April 9, 2026 · 7 min read · By Sedam Intelligence

It's 6:47 PM on a Tuesday. A buyer sees a listing in Oakville, gets excited, and calls the number on the sign. You're on another showing. The call goes to voicemail. By 7:15 PM, they've called two other agents — and one of them picked up.

That was a $900,000 lead. And it cost you nothing to lose it.

That's the brutal math of missed calls in real estate. There's no invoice. No line item. Just a commission that quietly disappears while you were busy doing your job.

The Real Dollar Value of One Missed Call

Let's do the math that most realtors never sit down to actually do.

The average sale price of a home in the Greater Toronto Area hovered around $1.1 million in 2024, according to CREA data. A typical buyer's agent commission in Ontario runs between 2% and 2.5%. On a $1.1M sale, that's $22,000 to $27,500 in gross commission. After broker splits and expenses, you're probably netting $14,000–$18,000 on a single transaction.

Now think about your call volume. If you're a working realtor in a mid-size Canadian market — say Hamilton, Mississauga, or Ottawa — you're probably missing 3 to 6 calls a week during showings, client meetings, and family time. Not every one of those is a qualified buyer. But some of them are.

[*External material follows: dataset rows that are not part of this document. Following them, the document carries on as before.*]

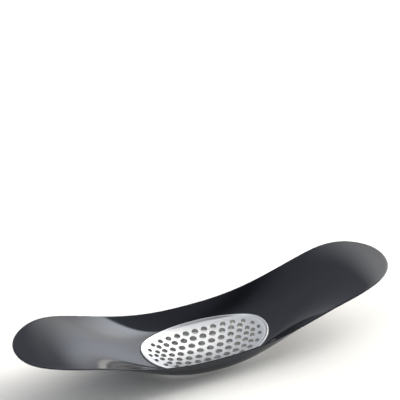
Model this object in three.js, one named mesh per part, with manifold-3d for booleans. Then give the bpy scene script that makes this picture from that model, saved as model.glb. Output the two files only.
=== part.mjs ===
import * as THREE from 'three';
import { mergeVertices } from 'three/addons/utils/BufferGeometryUtils.js';
import Module from 'manifold-3d';

// Rocking garlic crusher in millimetres: a boat-shaped tray whose two ends are the handles, with a perforated
// metal plate let into its floor. +X runs along the length, +Y across, +Z up. The origin is under the middle
// of the plate, on the small flat it rests on.

// ---- overall size ----
const HALF_LENGTH = 92.5;
const HALF_WIDTH = 23.1; // inner edge of the rim
const TIP_HEIGHT = 28.38; // inside face of the handles at their tips
const WAIST_HEIGHT = 12.08; // rim at mid length
const FLOOR_HEIGHT = 1.58; // tray floor at mid length

// ---- tray shape ----
const END_LENGTH = 29.2; // length over which each end rounds off
const END_POWER = 2.09; // 2 would be a plain ellipse
const RIM_SPAN = 83.3; // the rim climbs as a half wave over this distance, then runs level
const RIM_POWER = 1.22;
const FLOOR_SPAN = 86;
const FLOOR_POWER = 1.12;
const BED_HALF_WIDTH = 17.3; // nearly flat part of the floor at mid length
const BED_SPAN = 75; // distance over which the flat part narrows to nothing
const BED_BOW = 0.0083; // crosswise curve of the bed, mm per mm squared
const BOW_SPAN = 70;
const BED_SHARE = 0.9; // the bed never takes more than this share of the width

// ---- tray wall ----
const WALL_MIDDLE = 2.8;
const WALL_HANDLE = 1.4;
const WALL_SPAN = 80; // distance over which the wall thins from middle to handle
const WALL_RIM = 0.7; // thickness at the rim's edge
const THIN_POWER = 4; // a higher power keeps the wall thick closer to the rim
const RIM_ROUND = 0.2; // how far the rounded edge stands out

// ---- crushing plate ----
const PLATE_HALF_LENGTH = 31.1;
const PLATE_HALF_WIDTH = 19;
const PLATE_POWER = 2.2;
const PLATE_PROUD = 0.3; // above the tray floor
const PLATE_THICKNESS = 2;
const FLANGE_THICKNESS = 1;
const FLANGE_WIDTH = 1.2; // ledge the plate sits on, all round
const TOP_CHAMFER = { inner: 0.98, drop: 0.25 };
const BELLY_CHAMFER = { inner: 0.98, drop: 0.25 };
const FIT_GAP = 0.3;

// ---- perforation ----
const HOLE_RADIUS = 1.68; // at the top face, in the middle of the plate
const HOLE_DRAFT = 1.05; // size at the belly over size at the top
const HOLE_SIDES = 8;
const HOLE_OVERRUN = 1;
const HOLE_FADE = 31.5; // holes narrow towards the plate's ends and would vanish this far out
const HOLE_TALL = 0.4; // power that keeps the narrowed holes taller than they are wide
// One row per line, from the middle outwards. A tighter bend crowds a row's holes towards its ends.
const HOLE_ROWS = [
  { offset: 0, count: 14, pitch: 5.07, bend: 31.5, size: 1 },
  { offset: 4.7, count: 11, pitch: 5.07, bend: 31.5, size: 1 },
  { offset: 9.25, count: 10, pitch: 4.9, bend: 34, size: 1 },
  { offset: 13.3, count: 11, pitch: 4.6, bend: 200, size: 0.93 },
];
const ROW_ARCH = { halfLength: 27.5, power: 2.4 }; // the rows draw together along this outline
const CORNER_HOLE = { x: 26, y: 4.4, size: 1 };

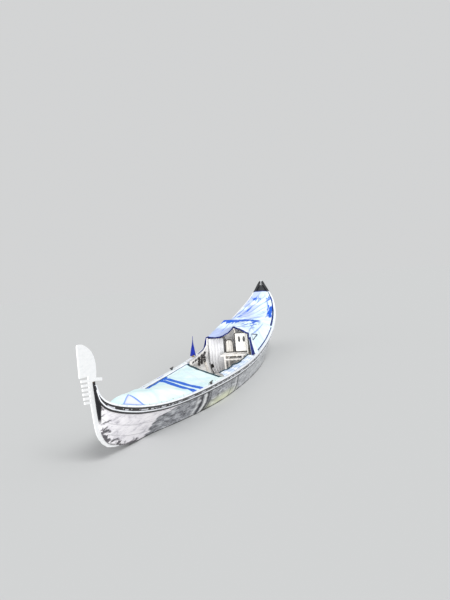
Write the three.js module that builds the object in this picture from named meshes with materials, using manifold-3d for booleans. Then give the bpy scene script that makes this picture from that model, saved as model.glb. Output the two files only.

Industry data consistently shows that 35–50% of real estate leads go to the first agent who responds. Not the best agent. Not the most experienced. The first one who picks up. If you're missing even one legitimate buyer call per month and losing that deal, you're leaving $14,000 to $18,000 on the table. Every single month. That's $168,000 to $216,000 annually — not from bad marketing or poor negotiating, but from a phone that rang and went unanswered.

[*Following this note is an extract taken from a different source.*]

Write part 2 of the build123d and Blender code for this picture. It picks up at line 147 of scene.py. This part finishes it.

That number should be uncomfortable. It's supposed to be.

Why Voicemail Is a Dead End for Real Estate Leads

There's a persistent myth that voicemail is a backup. That if someone really wants to work with you, they'll leave a message and wait.

They won't.

According to industry data, fewer than 20% of callers leave a voicemail when they reach one. The number drops even lower for first-time contacts — people who found your number on a listing, a lawn sign, or a Google search. They don't know you yet. They have no loyalty. They have no reason to wait.

What actually happens: they hang up and call the next number. Realtor.ca shows agent contact info. Google search surfaces three competitors. That buyer is going to reach someone tonight — and it's whoever answers.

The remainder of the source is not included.